CICIR is effectively administered by the Chinese intelligence services and is overseen by the Central Committee, which means its statements are akin to a glimpse into official thinking. And what do we see? A tacit acknowledgement that Western unity about Ukraine could lead to a reassertion of American leadership in Europe and the beginnings of the shift to an Asia-first policy. There have been a variety of similarly-themed articles, but some, too, that suggest that support for Russia has been a strategic error for China, and that the reputational hazards couldn’t be higher.
...you can always be cynical, you must never appear cynical, and right now, China does.
The effects of the war in Ukraine for China remain indeterminate, but the risks are palpable. Without opting for a clear pro- or anti-invasion stance, China risks alienating the world while simultaneously doing little to help the Russian war effort.
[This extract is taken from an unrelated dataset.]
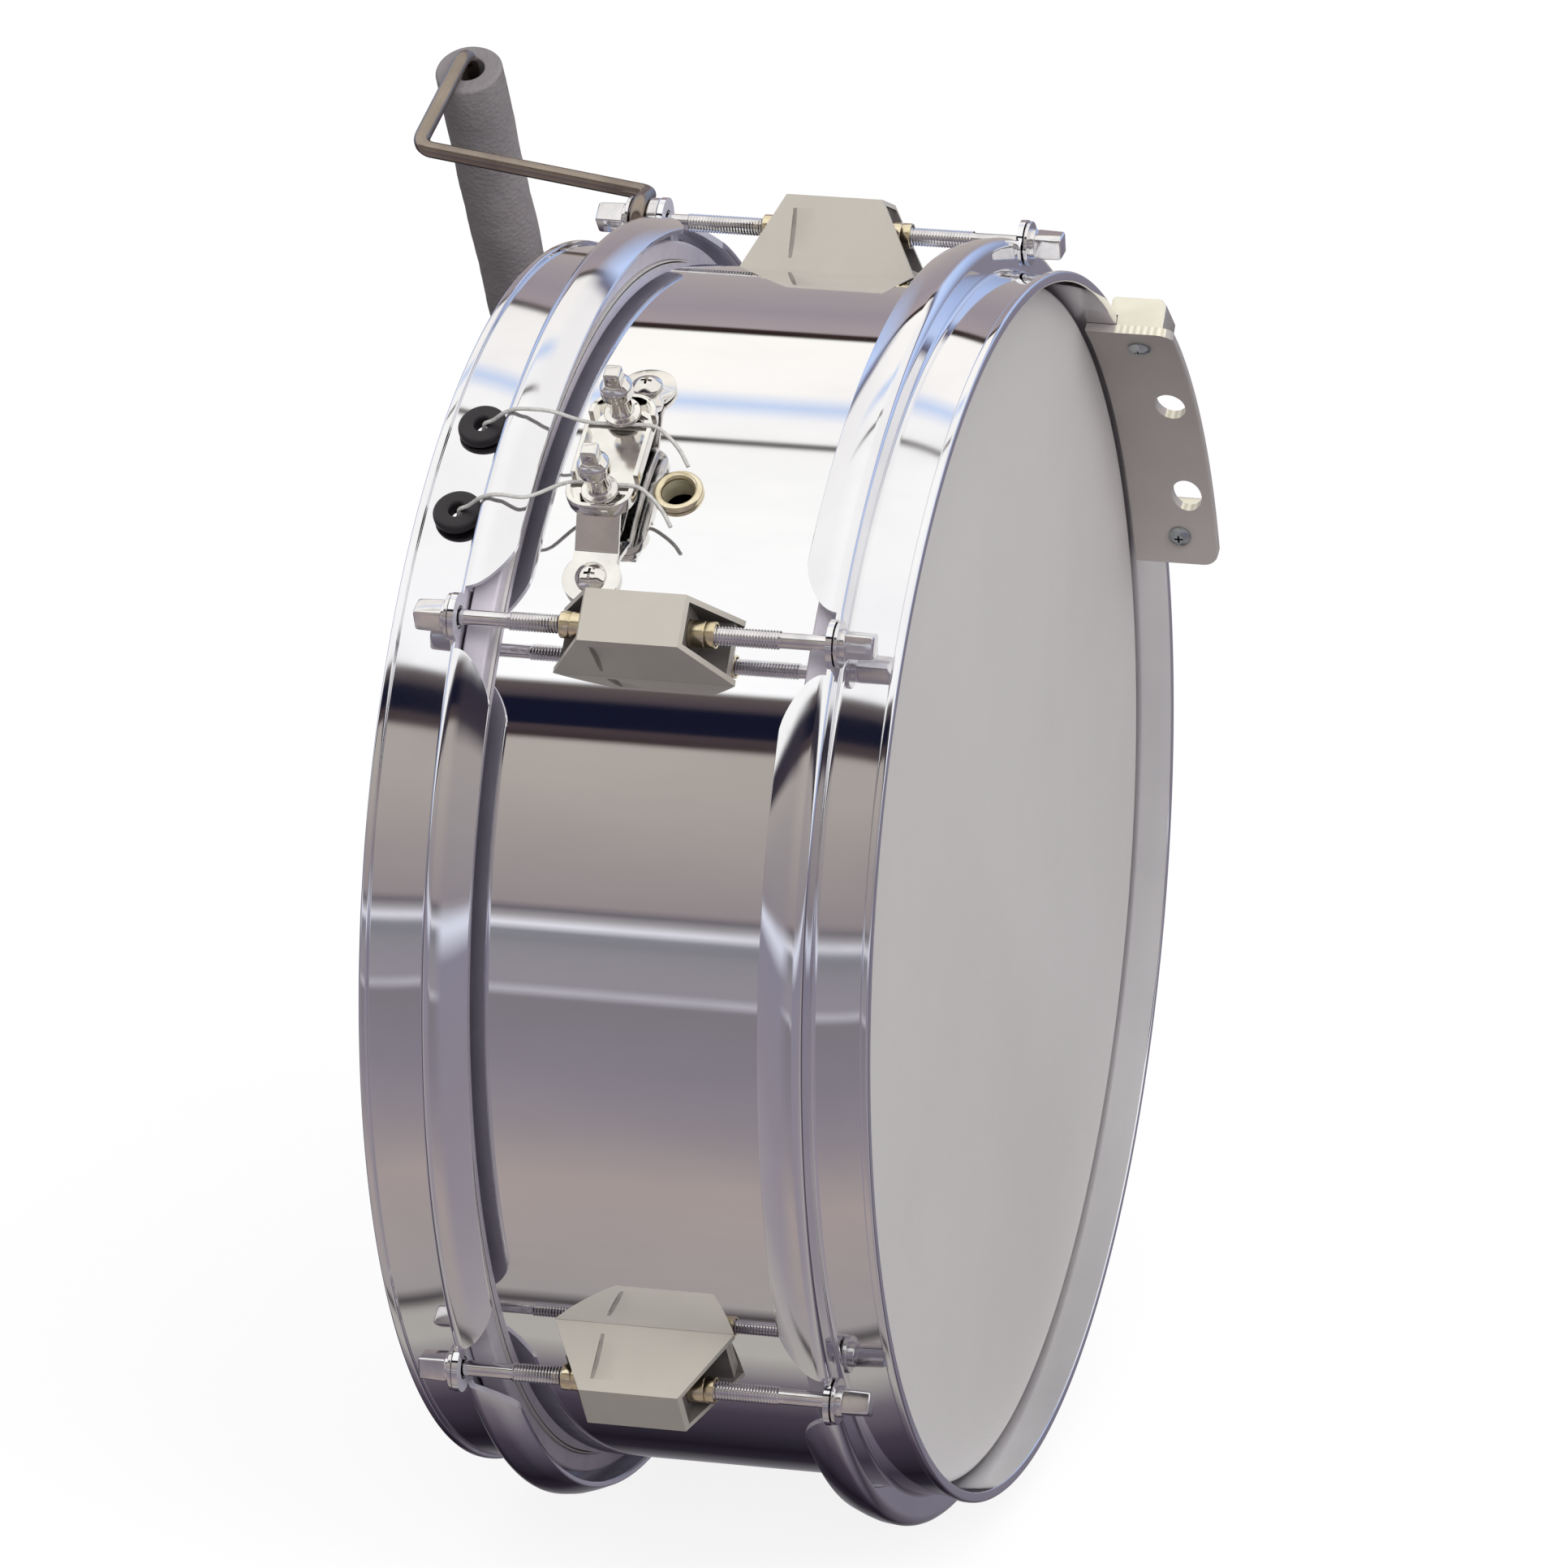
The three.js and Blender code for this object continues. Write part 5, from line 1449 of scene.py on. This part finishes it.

Moreover, as Russian isolation deepens, pouring money, resources, and cachet into the Moscow-Beijing relationship risks becoming a client state relationship, with the risk of an unstable, nuclear-armed pariah state on the northern border.
Palmerston said that nation-states “have no eternal allies and no perpetual enemies . . . [only] interests are eternal and perpetual.” Despite promises of a Sino-Russo “friendship with no limits,” the Ukraine war may soon reveal what happens when a temporary ally threatens a perpetual interest.